Just wanted to hear thoughts on her conformation. She is 5 weeks old now. I'm really liking how she's turning out but interested in hearing others thoughts on her.


----------



## goat girls (Dec 13, 2017)

I not a Boer goat person but I would be proud to have her in my herd!


----------



## ALBoerGoats (Dec 27, 2015)

Thank you. I am very pleased with how she is turning out


----------



## spidy1 (Jan 9, 2014)

ohlala: I love Lucy!


----------



## TooManyBoers (Oct 19, 2017)

Well, isn't she just the little chunk? I'll take her off you!


----------



## toth boer goats (Jul 20, 2008)

She looks really good so far. 

She is too young to determine conformation, but, what I see is good.


----------



## Suzanne_Tyler (Jul 19, 2014)

She is freakin adorable


----------



## ALBoerGoats (Dec 27, 2015)

TooManyBoers said:


> Well, isn't she just the little chunk? I'll take her off you!


She is definitely a chunky little thing lol
Thank you everyone 
I'm definitely thinking she's a keeper


----------



## ALBoerGoats (Dec 27, 2015)

Lucy will be going to her first show in April. I'm planning on possibly taking her sister too but not quite sure if her one teat is acceptable? Seems to be a little nub on it but doesn't seem like there's an orifice


----------



## toth boer goats (Jul 20, 2008)

Hard to see, but if it is a nub at the bottom half and is less than 50 % of the main teat, it is acceptable A9 ABGA chart.


----------



## MadCatX (Jan 16, 2018)

Wow - shes a pretty goat lol Im not a judge or anything but I would say she's blue ribbon.


----------



## Lstein (Oct 2, 2014)

Very nice, feel free to send her this way.


----------



## spidy1 (Jan 9, 2014)

No no no send her this way!!!


----------



## toth boer goats (Jul 20, 2008)

LOL, OK, no fighting over her.
Send her this way. :haha:


----------



## MadCatX (Jan 16, 2018)

Im going to clear it with the wife, lol send her on to Jawja - we'll take her


----------



## MadCatX (Jan 16, 2018)

toth boer goats said:


> LOL, OK, no fighting over her.
> Send her this way. :haha:


Hey Toth - do they breed mini Boers?


----------



## toth boer goats (Jul 20, 2008)

There isn't really such a thing as a "mini boer". 
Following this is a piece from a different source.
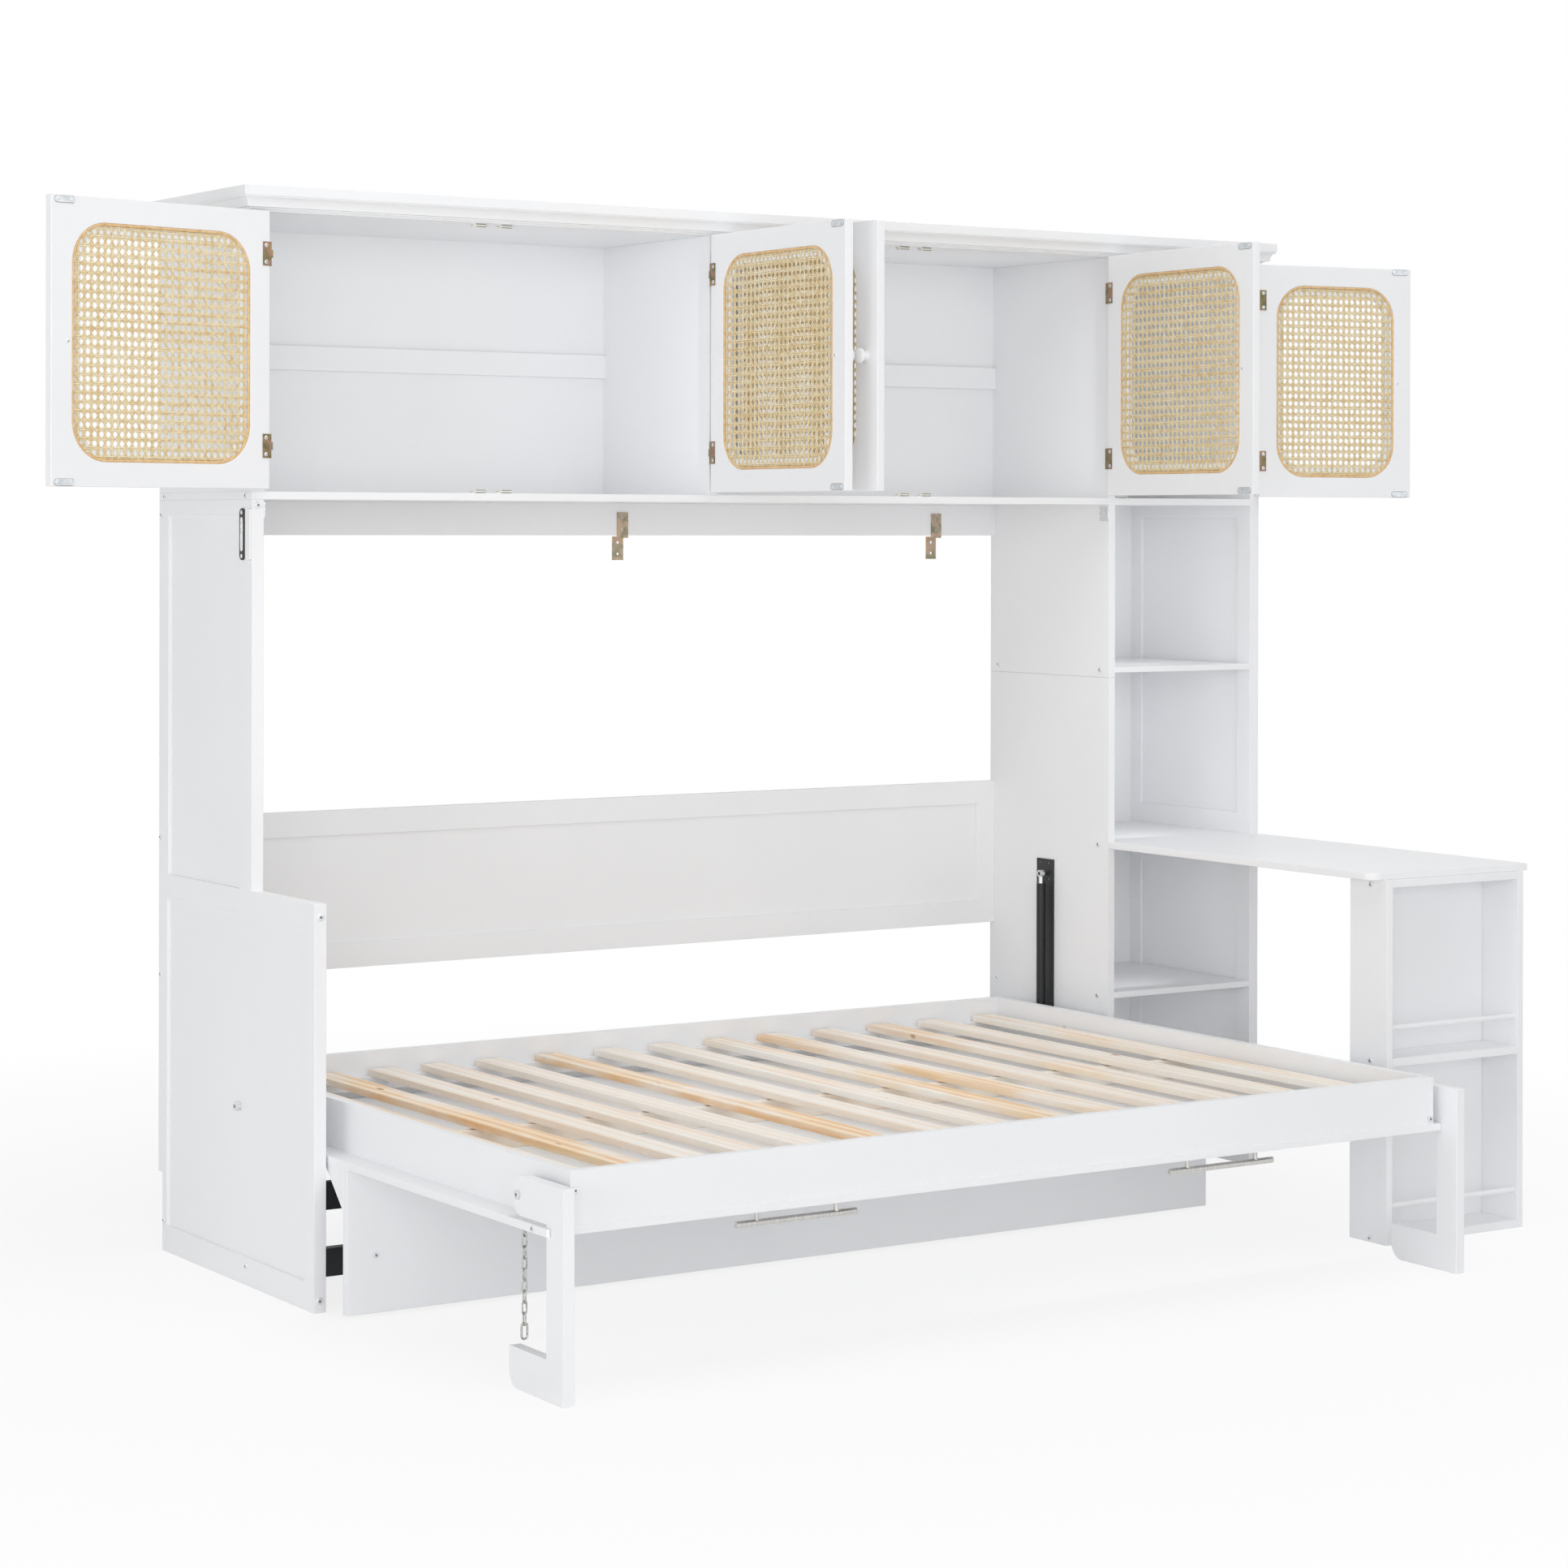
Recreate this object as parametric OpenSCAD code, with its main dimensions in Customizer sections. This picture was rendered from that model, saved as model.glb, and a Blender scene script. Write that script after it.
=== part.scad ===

They are stunted boer, who seem to be mini.
When someone breeds a stunted buck and stunted doe, they still do have background genetics of a standard size boer kid, way to big for the doe at birth. 

If you do have a smaller boer doe.
You want to use a smaller breed buck, if you were to breed that so called mini boer.


----------



## MadCatX (Jan 16, 2018)

I just love the how stocky and strong looking the Boer's are. Id like to have one mini sized haha.


----------



## ALBoerGoats (Dec 27, 2015)

Too bad for all of you fighting over her I'm keeping her I'm excited to see how she continues to grow. Next year she will be bred to my dappled buck. Her dam is being bred to him this year in june


----------



## toth boer goats (Jul 20, 2008)

Oh poo, you ruined our expectations for all of us getting her. HeHe. Yeah, I knew she was a keeper. 

I had a buyer once actually tell me, after seeing my keepers and asking is she for sale? Answered:
"So you are telling me, I am getting your hand me downs, not fair." I was thinking to myself well yeah, but the ones I am selling are good too. 
But, I actually told him: You would do the same wouldn't you?" He said, yes. 
:haha:


----------



## MadCatX (Jan 16, 2018)

LOL - I would be a horrible judge I think they all are awesome lol. Im going to end up with 200 head of mini goat.


----------